_Stated task_
Every entry must be given again exactly.

_Entries_
────────────────

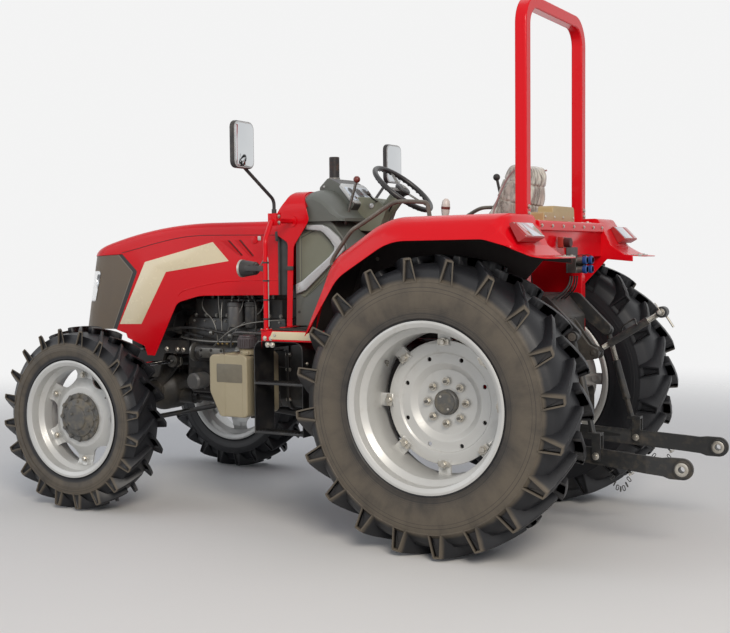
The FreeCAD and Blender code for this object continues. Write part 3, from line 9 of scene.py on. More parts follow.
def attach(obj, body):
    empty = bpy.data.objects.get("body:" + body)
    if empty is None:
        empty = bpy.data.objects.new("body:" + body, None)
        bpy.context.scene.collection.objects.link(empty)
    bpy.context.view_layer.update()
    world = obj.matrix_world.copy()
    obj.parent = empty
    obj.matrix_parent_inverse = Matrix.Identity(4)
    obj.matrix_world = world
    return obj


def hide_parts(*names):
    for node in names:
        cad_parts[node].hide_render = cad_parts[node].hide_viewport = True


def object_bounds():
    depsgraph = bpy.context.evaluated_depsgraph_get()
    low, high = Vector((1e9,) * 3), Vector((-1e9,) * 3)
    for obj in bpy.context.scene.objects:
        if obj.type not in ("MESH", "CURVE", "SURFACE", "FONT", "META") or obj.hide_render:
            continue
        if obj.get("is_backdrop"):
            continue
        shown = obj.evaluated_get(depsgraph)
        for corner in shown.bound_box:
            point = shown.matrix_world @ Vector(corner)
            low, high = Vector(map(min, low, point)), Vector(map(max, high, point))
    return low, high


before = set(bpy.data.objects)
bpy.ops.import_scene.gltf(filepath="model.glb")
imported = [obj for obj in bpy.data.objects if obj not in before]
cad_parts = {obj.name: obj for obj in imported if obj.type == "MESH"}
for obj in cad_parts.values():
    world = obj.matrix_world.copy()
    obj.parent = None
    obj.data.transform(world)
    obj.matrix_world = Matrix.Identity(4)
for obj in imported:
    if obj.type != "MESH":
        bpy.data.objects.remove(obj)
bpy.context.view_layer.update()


# The studio: a plain pale floor and backdrop, two large soft lamps and a sky-like world.
# The camera stands on the tractor's left behind the rear wheel, as the photograph was taken.

CAMERA_PLACE = Vector((-3.2925, 5.682, 1.429))
CAMERA_YAW, CAMERA_DIP, CAMERA_ROLL = math.radians(29.94), math.radians(3.10), math.radians(-0.53)
LENS_MM = 36 * 1168 / 730

lens = bpy.data.cameras.new("camera")
lens.lens = LENS_MM
lens.sensor_width = 36
camera = bpy.data.objects.new("camera", lens)
bpy.context.scene.collection.objects.link(camera)
bpy.context.scene.camera = camera
sight = Vector((math.sin(CAMERA_YAW) * math.cos(CAMERA_DIP), -math.cos(CAMERA_YAW) * math.cos(CAMERA_DIP),
                -math.sin(CAMERA_DIP)))
turn = sight.to_track_quat("-Z", "Y").to_matrix() @ Matrix.Rotation(CAMERA_ROLL, 3, "Z")
camera.matrix_world = Matrix.Translation(CAMERA_PLACE) @ turn.to_4x4()
bpy.context.scene.view_settings.view_transform = "Standard"


class Term:
    """A shader socket that plain arithmetic can be written with."""

    def __init__(self, tree, socket=None):
        self.tree = tree
        self.socket = socket

    def node(self, kind, settings=None, inputs=None, output=0):
        made = self.tree.nodes.new("ShaderNode" + kind)
        for name, value in (settings or {}).items():
            if name == "stops":
                ramp = made.color_ramp
                while len(ramp.elements) < len(value):
                    ramp.elements.new(0.5)
                for element, (place, colour) in zip(ramp.elements, value):
                    element.position = place
                    element.color = (*colour, 1) if len(colour) == 3 else colour
            else:
                setattr(made, name, value)
        for name, value in (inputs or {}).items():
            if isinstance(value, Term):
                self.tree.links.new(value.socket, made.inputs[name])
            else:
                made.inputs[name].default_value = value
        return Term(self.tree, made.outputs[output])

    def maths(self, operation, *values):
        return self.node("Math", {"operation": operation}, dict(enumerate(values)))

    def __add__(self, other):
        return self.maths("ADD", self, other)

    def __radd__(self, other):
        return self.maths("ADD", other, self)

    def __sub__(self, other):
        return self.maths("SUBTRACT", self, other)

    def __rsub__(self, other):
        return self.maths("SUBTRACT", other, self)

    def __mul__(self, other):
        return self.maths("MULTIPLY", self, other)

    def __rmul__(self, other):
        return self.maths("MULTIPLY", other, self)

    def __gt__(self, other):
        return self.maths("GREATER_THAN", self, other)

    def __lt__(self, other):
        return self.maths("LESS_THAN", self, other)

    def rise(self, low, high):
        """0 below low, 1 above high, smooth between."""
        return self.node("MapRange", {"interpolation_type": "SMOOTHSTEP"},
                         {"Value": self, "From Min": low, "From Max": high})

    def part(self, name):
        """One of X, Y and Z of a vector."""
        return self.node("SeparateXYZ", None, {0: self}, name)

    def scaled(self, scale, place=(0, 0, 0)):
        return self.node("Mapping", None, {"Vector": self, "Scale": scale, "Location": place})

    def noise(self, scale, detail=3, roughness=0.5):
        return self.node("TexNoise", None, {"Vector": self, "Scale": scale, "Detail": detail,
                                            "Roughness": roughness})

    def blend(self, first, second):
        """Goes from the first colour to the second as this term goes from 0 to 1."""
        colours = [(*c, 1) if isinstance(c, tuple) and len(c) == 3 else c for c in (first, second)]
        return self.node("Mix", {"data_type": "RGBA"}, {0: self, 6: colours[0], 7: colours[1]}, 2)


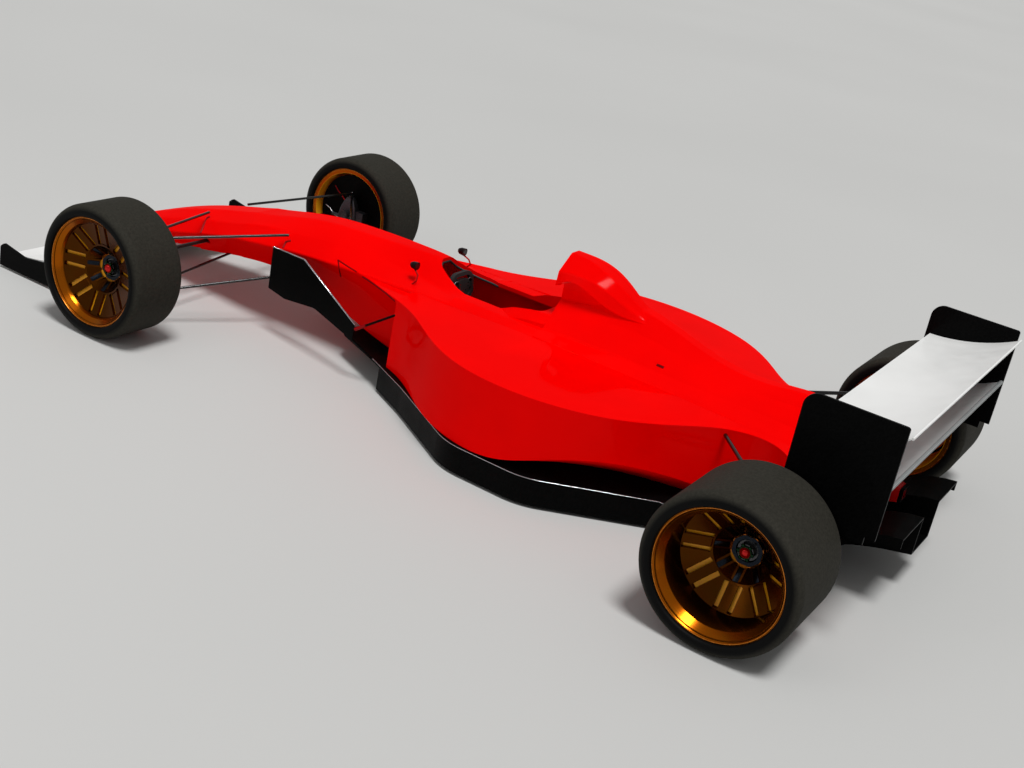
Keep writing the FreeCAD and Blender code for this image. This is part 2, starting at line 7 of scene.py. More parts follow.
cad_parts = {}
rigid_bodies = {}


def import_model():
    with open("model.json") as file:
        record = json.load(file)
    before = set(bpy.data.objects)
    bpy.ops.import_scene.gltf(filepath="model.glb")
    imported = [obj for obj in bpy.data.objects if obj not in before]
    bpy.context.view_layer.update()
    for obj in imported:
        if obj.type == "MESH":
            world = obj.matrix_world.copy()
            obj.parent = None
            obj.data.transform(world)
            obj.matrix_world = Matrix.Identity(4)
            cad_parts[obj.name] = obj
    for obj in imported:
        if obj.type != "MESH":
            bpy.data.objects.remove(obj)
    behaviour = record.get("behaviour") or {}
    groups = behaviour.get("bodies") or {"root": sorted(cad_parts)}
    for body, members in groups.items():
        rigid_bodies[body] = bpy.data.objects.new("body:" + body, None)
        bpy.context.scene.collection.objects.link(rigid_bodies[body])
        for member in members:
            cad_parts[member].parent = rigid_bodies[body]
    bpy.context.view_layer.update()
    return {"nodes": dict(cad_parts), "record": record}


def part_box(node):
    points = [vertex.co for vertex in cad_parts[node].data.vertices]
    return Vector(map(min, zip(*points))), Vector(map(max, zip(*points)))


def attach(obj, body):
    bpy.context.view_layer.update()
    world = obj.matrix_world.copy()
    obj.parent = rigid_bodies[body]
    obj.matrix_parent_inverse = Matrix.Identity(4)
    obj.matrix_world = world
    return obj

────────────────

_Full solution_
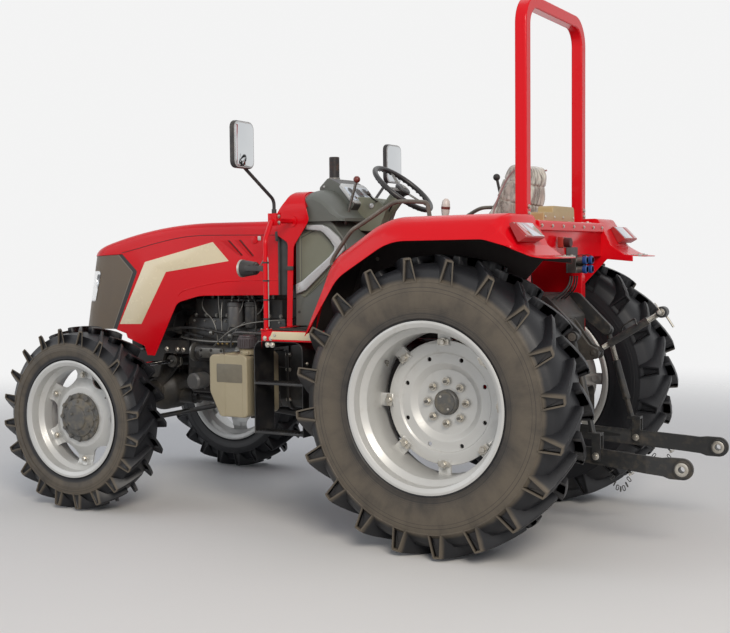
The FreeCAD and Blender code for this object continues. Write part 3, from line 9 of scene.py on. More parts follow.
def attach(obj, body):
    empty = bpy.data.objects.get("body:" + body)
    if empty is None:
        empty = bpy.data.objects.new("body:" + body, None)
        bpy.context.scene.collection.objects.link(empty)
    bpy.context.view_layer.update()
    world = obj.matrix_world.copy()
    obj.parent = empty
    obj.matrix_parent_inverse = Matrix.Identity(4)
    obj.matrix_world = world
    return obj


def hide_parts(*names):
    for node in names:
        cad_parts[node].hide_render = cad_parts[node].hide_viewport = True


def object_bounds():
    depsgraph = bpy.context.evaluated_depsgraph_get()
    low, high = Vector((1e9,) * 3), Vector((-1e9,) * 3)
    for obj in bpy.context.scene.objects:
        if obj.type not in ("MESH", "CURVE", "SURFACE", "FONT", "META") or obj.hide_render:
            continue
        if obj.get("is_backdrop"):
            continue
        shown = obj.evaluated_get(depsgraph)
        for corner in shown.bound_box:
            point = shown.matrix_world @ Vector(corner)
            low, high = Vector(map(min, low, point)), Vector(map(max, high, point))
    return low, high


before = set(bpy.data.objects)
bpy.ops.import_scene.gltf(filepath="model.glb")
imported = [obj for obj in bpy.data.objects if obj not in before]
cad_parts = {obj.name: obj for obj in imported if obj.type == "MESH"}
for obj in cad_parts.values():
    world = obj.matrix_world.copy()
    obj.parent = None
    obj.data.transform(world)
    obj.matrix_world = Matrix.Identity(4)
for obj in imported:
    if obj.type != "MESH":
        bpy.data.objects.remove(obj)
bpy.context.view_layer.update()


# The studio: a plain pale floor and backdrop, two large soft lamps and a sky-like world.
# The camera stands on the tractor's left behind the rear wheel, as the photograph was taken.

CAMERA_PLACE = Vector((-3.2925, 5.682, 1.429))
CAMERA_YAW, CAMERA_DIP, CAMERA_ROLL = math.radians(29.94), math.radians(3.10), math.radians(-0.53)
LENS_MM = 36 * 1168 / 730

lens = bpy.data.cameras.new("camera")
lens.lens = LENS_MM
lens.sensor_width = 36
camera = bpy.data.objects.new("camera", lens)
bpy.context.scene.collection.objects.link(camera)
bpy.context.scene.camera = camera
sight = Vector((math.sin(CAMERA_YAW) * math.cos(CAMERA_DIP), -math.cos(CAMERA_YAW) * math.cos(CAMERA_DIP),
                -math.sin(CAMERA_DIP)))
turn = sight.to_track_quat("-Z", "Y").to_matrix() @ Matrix.Rotation(CAMERA_ROLL, 3, "Z")
camera.matrix_world = Matrix.Translation(CAMERA_PLACE) @ turn.to_4x4()
bpy.context.scene.view_settings.view_transform = "Standard"


class Term:
    """A shader socket that plain arithmetic can be written with."""

    def __init__(self, tree, socket=None):
        self.tree = tree
        self.socket = socket

    def node(self, kind, settings=None, inputs=None, output=0):
        made = self.tree.nodes.new("ShaderNode" + kind)
        for name, value in (settings or {}).items():
            if name == "stops":
                ramp = made.color_ramp
                while len(ramp.elements) < len(value):
                    ramp.elements.new(0.5)
                for element, (place, colour) in zip(ramp.elements, value):
                    element.position = place
                    element.color = (*colour, 1) if len(colour) == 3 else colour
            else:
                setattr(made, name, value)
        for name, value in (inputs or {}).items():
            if isinstance(value, Term):
                self.tree.links.new(value.socket, made.inputs[name])
            else:
                made.inputs[name].default_value = value
        return Term(self.tree, made.outputs[output])

    def maths(self, operation, *values):
        return self.node("Math", {"operation": operation}, dict(enumerate(values)))

    def __add__(self, other):
        return self.maths("ADD", self, other)

    def __radd__(self, other):
        return self.maths("ADD", other, self)

    def __sub__(self, other):
        return self.maths("SUBTRACT", self, other)

    def __rsub__(self, other):
        return self.maths("SUBTRACT", other, self)

    def __mul__(self, other):
        return self.maths("MULTIPLY", self, other)

    def __rmul__(self, other):
        return self.maths("MULTIPLY", other, self)

    def __gt__(self, other):
        return self.maths("GREATER_THAN", self, other)

    def __lt__(self, other):
        return self.maths("LESS_THAN", self, other)

    def rise(self, low, high):
        """0 below low, 1 above high, smooth between."""
        return self.node("MapRange", {"interpolation_type": "SMOOTHSTEP"},
                         {"Value": self, "From Min": low, "From Max": high})

    def part(self, name):
        """One of X, Y and Z of a vector."""
        return self.node("SeparateXYZ", None, {0: self}, name)

    def scaled(self, scale, place=(0, 0, 0)):
        return self.node("Mapping", None, {"Vector": self, "Scale": scale, "Location": place})

    def noise(self, scale, detail=3, roughness=0.5):
        return self.node("TexNoise", None, {"Vector": self, "Scale": scale, "Detail": detail,
                                            "Roughness": roughness})

    def blend(self, first, second):
        """Goes from the first colour to the second as this term goes from 0 to 1."""
        colours = [(*c, 1) if isinstance(c, tuple) and len(c) == 3 else c for c in (first, second)]
        return self.node("Mix", {"data_type": "RGBA"}, {0: self, 6: colours[0], 7: colours[1]}, 2)


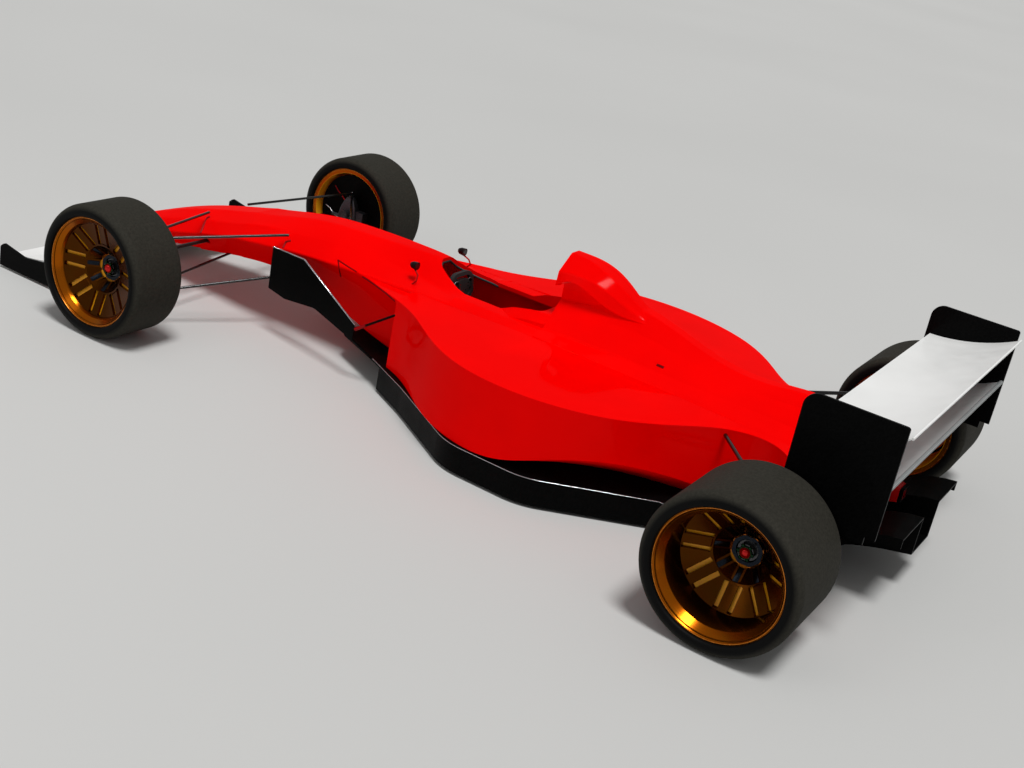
Keep writing the FreeCAD and Blender code for this image. This is part 2, starting at line 7 of scene.py. More parts follow.
cad_parts = {}
rigid_bodies = {}


def import_model():
    with open("model.json") as file:
        record = json.load(file)
    before = set(bpy.data.objects)
    bpy.ops.import_scene.gltf(filepath="model.glb")
    imported = [obj for obj in bpy.data.objects if obj not in before]
    bpy.context.view_layer.update()
    for obj in imported:
        if obj.type == "MESH":
            world = obj.matrix_world.copy()
            obj.parent = None
            obj.data.transform(world)
            obj.matrix_world = Matrix.Identity(4)
            cad_parts[obj.name] = obj
    for obj in imported:
        if obj.type != "MESH":
            bpy.data.objects.remove(obj)
    behaviour = record.get("behaviour") or {}
    groups = behaviour.get("bodies") or {"root": sorted(cad_parts)}
    for body, members in groups.items():
        rigid_bodies[body] = bpy.data.objects.new("body:" + body, None)
        bpy.context.scene.collection.objects.link(rigid_bodies[body])
        for member in members:
            cad_parts[member].parent = rigid_bodies[body]
    bpy.context.view_layer.update()
    return {"nodes": dict(cad_parts), "record": record}


def part_box(node):
    points = [vertex.co for vertex in cad_parts[node].data.vertices]
    return Vector(map(min, zip(*points))), Vector(map(max, zip(*points)))


def attach(obj, body):
    bpy.context.view_layer.update()
    world = obj.matrix_world.copy()
    obj.parent = rigid_bodies[body]
    obj.matrix_parent_inverse = Matrix.Identity(4)
    obj.matrix_world = world
    return obj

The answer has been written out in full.